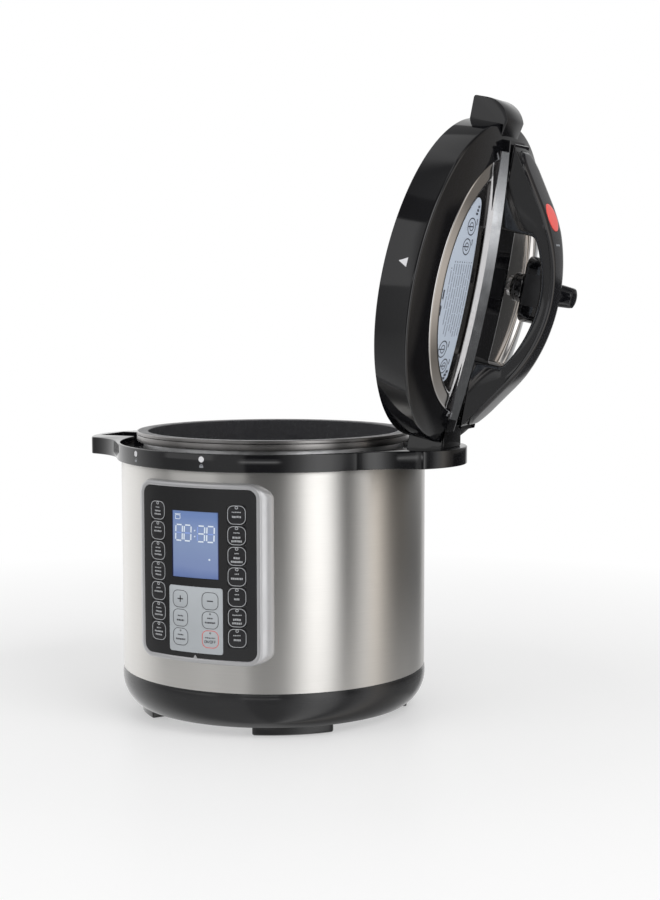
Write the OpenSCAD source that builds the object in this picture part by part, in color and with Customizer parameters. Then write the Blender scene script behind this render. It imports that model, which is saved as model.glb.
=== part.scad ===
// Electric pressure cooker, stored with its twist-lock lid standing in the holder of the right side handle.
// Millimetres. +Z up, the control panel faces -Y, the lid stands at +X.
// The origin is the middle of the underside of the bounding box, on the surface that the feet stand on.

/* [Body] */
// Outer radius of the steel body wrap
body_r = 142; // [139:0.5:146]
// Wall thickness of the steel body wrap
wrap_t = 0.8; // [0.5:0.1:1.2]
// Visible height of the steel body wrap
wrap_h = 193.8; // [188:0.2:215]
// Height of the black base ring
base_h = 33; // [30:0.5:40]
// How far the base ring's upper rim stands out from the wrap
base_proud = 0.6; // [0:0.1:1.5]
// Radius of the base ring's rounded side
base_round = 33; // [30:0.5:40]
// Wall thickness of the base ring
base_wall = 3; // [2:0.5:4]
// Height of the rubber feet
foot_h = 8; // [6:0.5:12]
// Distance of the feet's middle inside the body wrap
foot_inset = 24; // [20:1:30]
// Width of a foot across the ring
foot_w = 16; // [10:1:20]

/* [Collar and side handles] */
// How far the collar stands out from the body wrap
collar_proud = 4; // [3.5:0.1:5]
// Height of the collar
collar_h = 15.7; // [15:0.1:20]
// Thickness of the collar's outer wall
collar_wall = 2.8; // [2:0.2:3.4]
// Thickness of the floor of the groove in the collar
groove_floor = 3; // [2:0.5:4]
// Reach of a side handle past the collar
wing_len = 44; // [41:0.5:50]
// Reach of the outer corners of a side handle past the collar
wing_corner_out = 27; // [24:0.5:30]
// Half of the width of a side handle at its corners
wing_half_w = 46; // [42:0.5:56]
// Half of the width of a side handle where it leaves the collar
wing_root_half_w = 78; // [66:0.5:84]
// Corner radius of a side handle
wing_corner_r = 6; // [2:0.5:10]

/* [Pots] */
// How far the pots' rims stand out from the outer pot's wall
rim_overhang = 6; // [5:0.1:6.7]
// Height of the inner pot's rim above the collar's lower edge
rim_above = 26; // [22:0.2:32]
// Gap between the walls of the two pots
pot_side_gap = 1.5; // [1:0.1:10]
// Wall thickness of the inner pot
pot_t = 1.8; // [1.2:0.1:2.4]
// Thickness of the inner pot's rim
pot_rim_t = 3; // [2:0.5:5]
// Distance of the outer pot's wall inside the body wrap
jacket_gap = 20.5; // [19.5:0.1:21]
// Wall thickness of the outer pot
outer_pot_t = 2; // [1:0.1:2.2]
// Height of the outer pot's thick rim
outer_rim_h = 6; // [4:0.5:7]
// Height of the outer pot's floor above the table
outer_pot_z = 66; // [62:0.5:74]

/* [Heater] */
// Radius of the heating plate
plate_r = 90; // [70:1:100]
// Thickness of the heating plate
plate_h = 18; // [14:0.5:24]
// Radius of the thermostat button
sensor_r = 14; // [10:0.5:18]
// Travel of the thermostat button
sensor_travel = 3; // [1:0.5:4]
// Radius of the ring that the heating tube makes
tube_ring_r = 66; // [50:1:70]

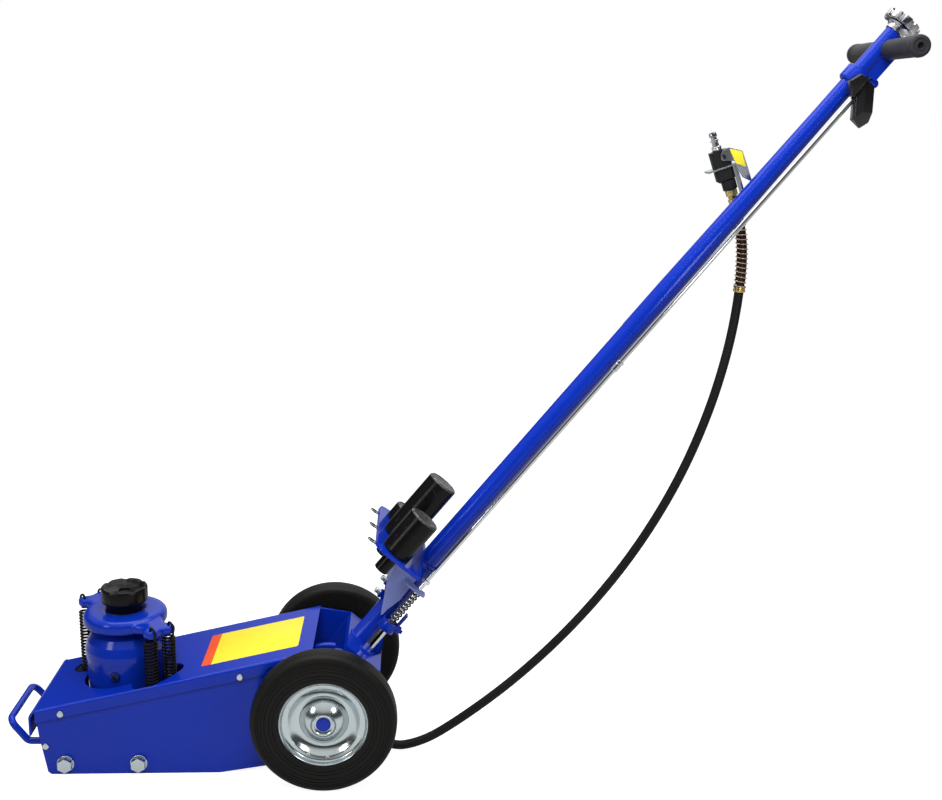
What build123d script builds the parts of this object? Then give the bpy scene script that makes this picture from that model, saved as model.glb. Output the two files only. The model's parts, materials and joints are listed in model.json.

■ ■ ■ ■

# [Exercise instructions]
Return only the lines spanning from the first line of the material through the line with "foot_w = 16; // [10:1:20]", copied exactly, both ends kept.

# [Written answer]
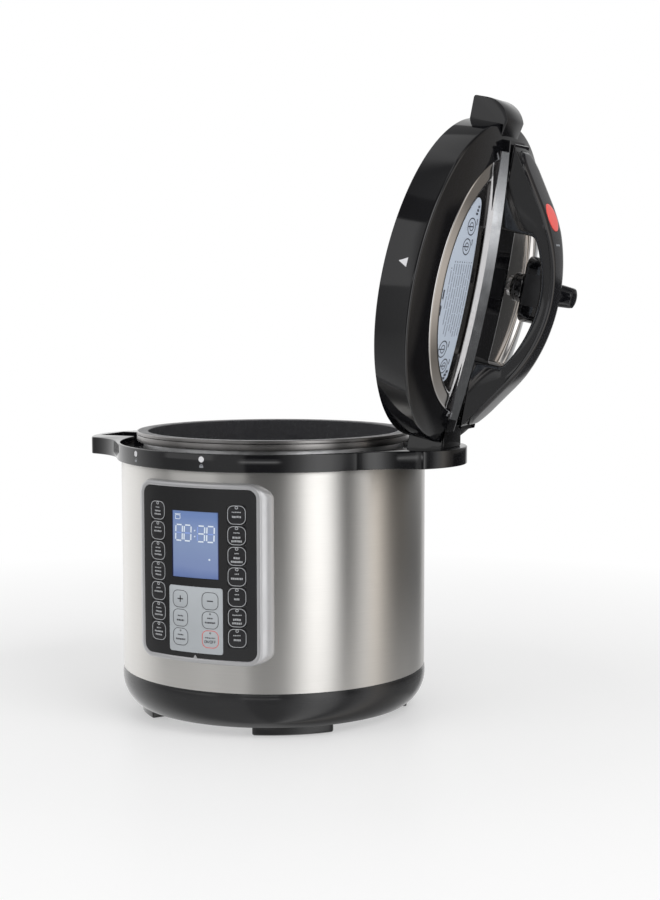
Write the OpenSCAD source that builds the object in this picture part by part, in color and with Customizer parameters. Then write the Blender scene script behind this render. It imports that model, which is saved as model.glb.
=== part.scad ===
// Electric pressure cooker, stored with its twist-lock lid standing in the holder of the right side handle.
// Millimetres. +Z up, the control panel faces -Y, the lid stands at +X.
// The origin is the middle of the underside of the bounding box, on the surface that the feet stand on.

/* [Body] */
// Outer radius of the steel body wrap
body_r = 142; // [139:0.5:146]
// Wall thickness of the steel body wrap
wrap_t = 0.8; // [0.5:0.1:1.2]
// Visible height of the steel body wrap
wrap_h = 193.8; // [188:0.2:215]
// Height of the black base ring
base_h = 33; // [30:0.5:40]
// How far the base ring's upper rim stands out from the wrap
base_proud = 0.6; // [0:0.1:1.5]
// Radius of the base ring's rounded side
base_round = 33; // [30:0.5:40]
// Wall thickness of the base ring
base_wall = 3; // [2:0.5:4]
// Height of the rubber feet
foot_h = 8; // [6:0.5:12]
// Distance of the feet's middle inside the body wrap
foot_inset = 24; // [20:1:30]
// Width of a foot across the ring
foot_w = 16; // [10:1:20]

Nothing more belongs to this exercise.